Code Quality and Standards

We need to maintain code quality and standards. It’s very important that you are familiar with the [Development Guides] in general, and the ones that relates to your group in particular:

  • UX Guides - WIP
  • Backend Guides - WIP
  • Frontend Guides - WIP
  • Database Guides - WIP

Please remember that the only way to make code flexible is to make it as simple as possible.

Quality is everyone’s responsibility

It is important to remember that quality is everyone’s responsibility. Everything you merge to master should be production ready. Familiarize yourself with the [definition of done].

Release when it’s ready

Deadline pressure logically leads to a few outcomes:

  1. People are at increased risk of burnout.
  2. We may compromise on our definition of done.
  3. We cut scope.
  4. We miss the deadline.

Only the last two outcomes are acceptable as a general rule. Missing a ‘deadline’ in the form of an assigned milestone is often OK as we put velocity above predictability.

For these reasons, and others, we intentionally do not define a specific date for code to be merged in order to reach a self-managed monthly release.
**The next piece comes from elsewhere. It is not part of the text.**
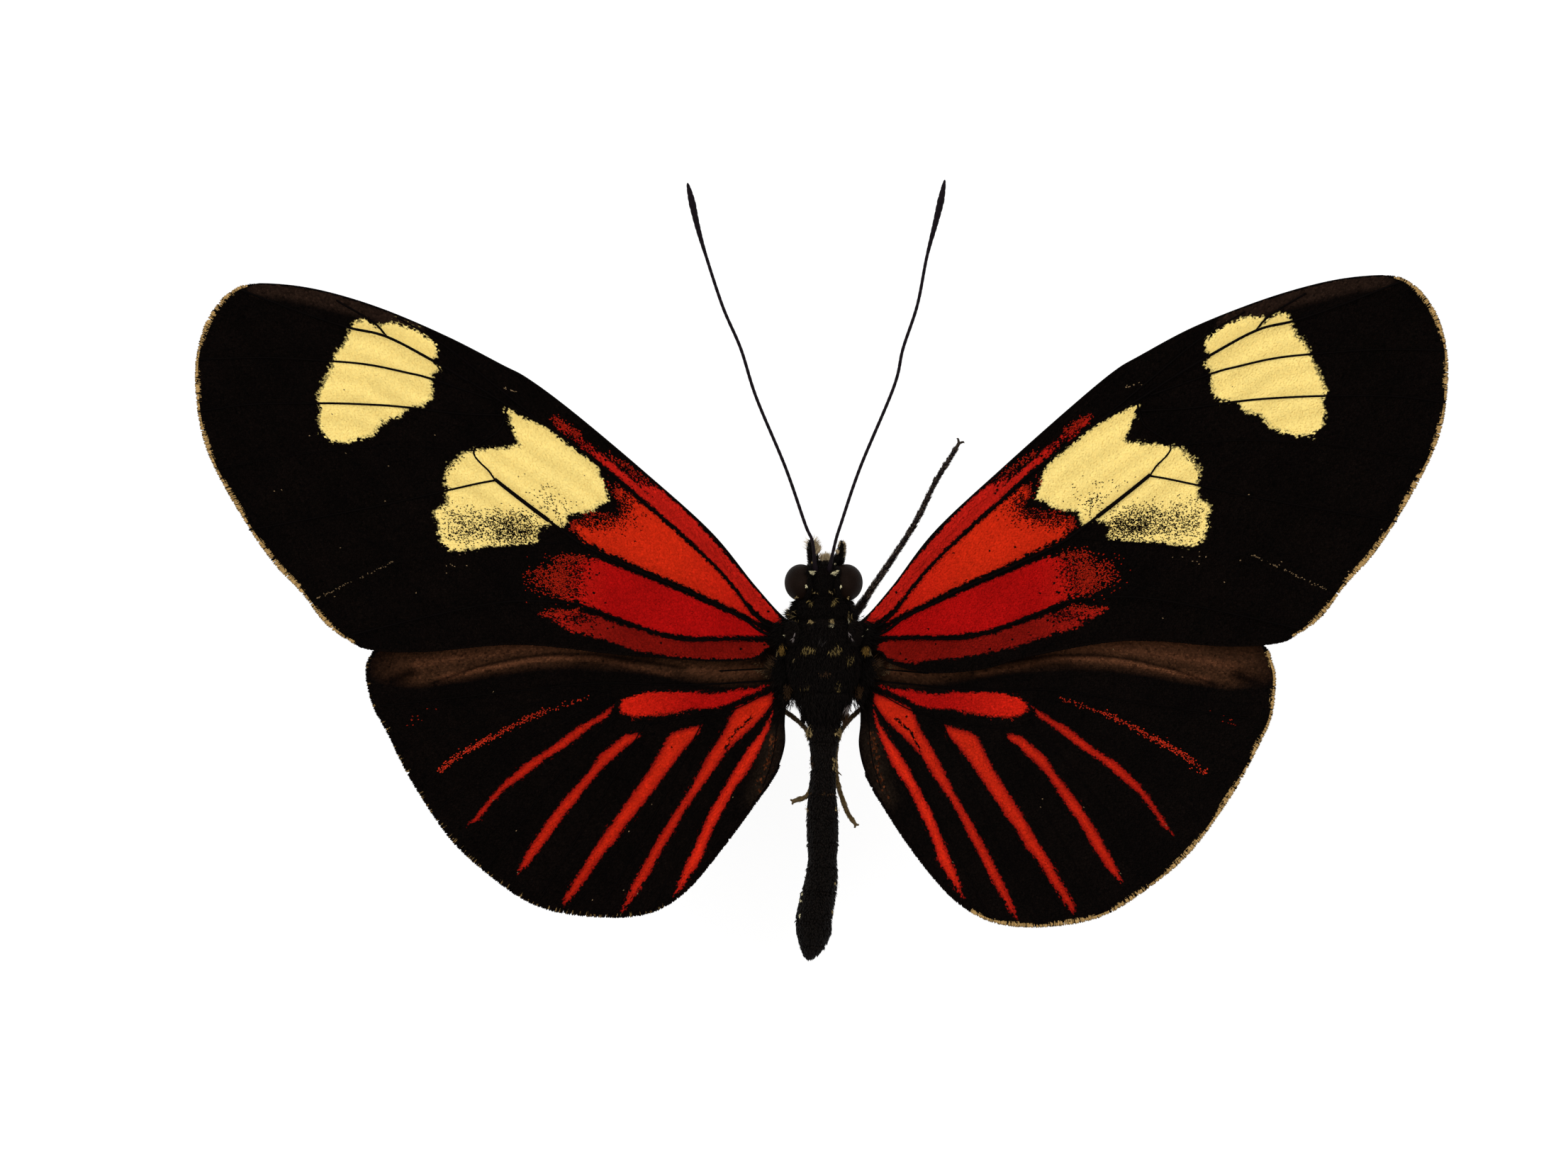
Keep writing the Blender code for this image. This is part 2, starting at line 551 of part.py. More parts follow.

The earlier it is merged, the better. This also means that:

  1. We don’t want merge request authors to work extra hours or otherwise rush to meet a deadline.
  2. We don’t want reviewers and maintainers to be put under pressure to do anything other than meet the regular SLOs.

If it is essential that a merge request make it in a particular release, this must be communicated well in advance to the engineer and any reviewers, to ensure they’re able to make that commitment. If a severe bug needs to be fixed with short notice, it is better to revert the change that introduced it than to rush, or even to delay the release until the fix is ready.

In general, there is no need to change any behavior close to release dates.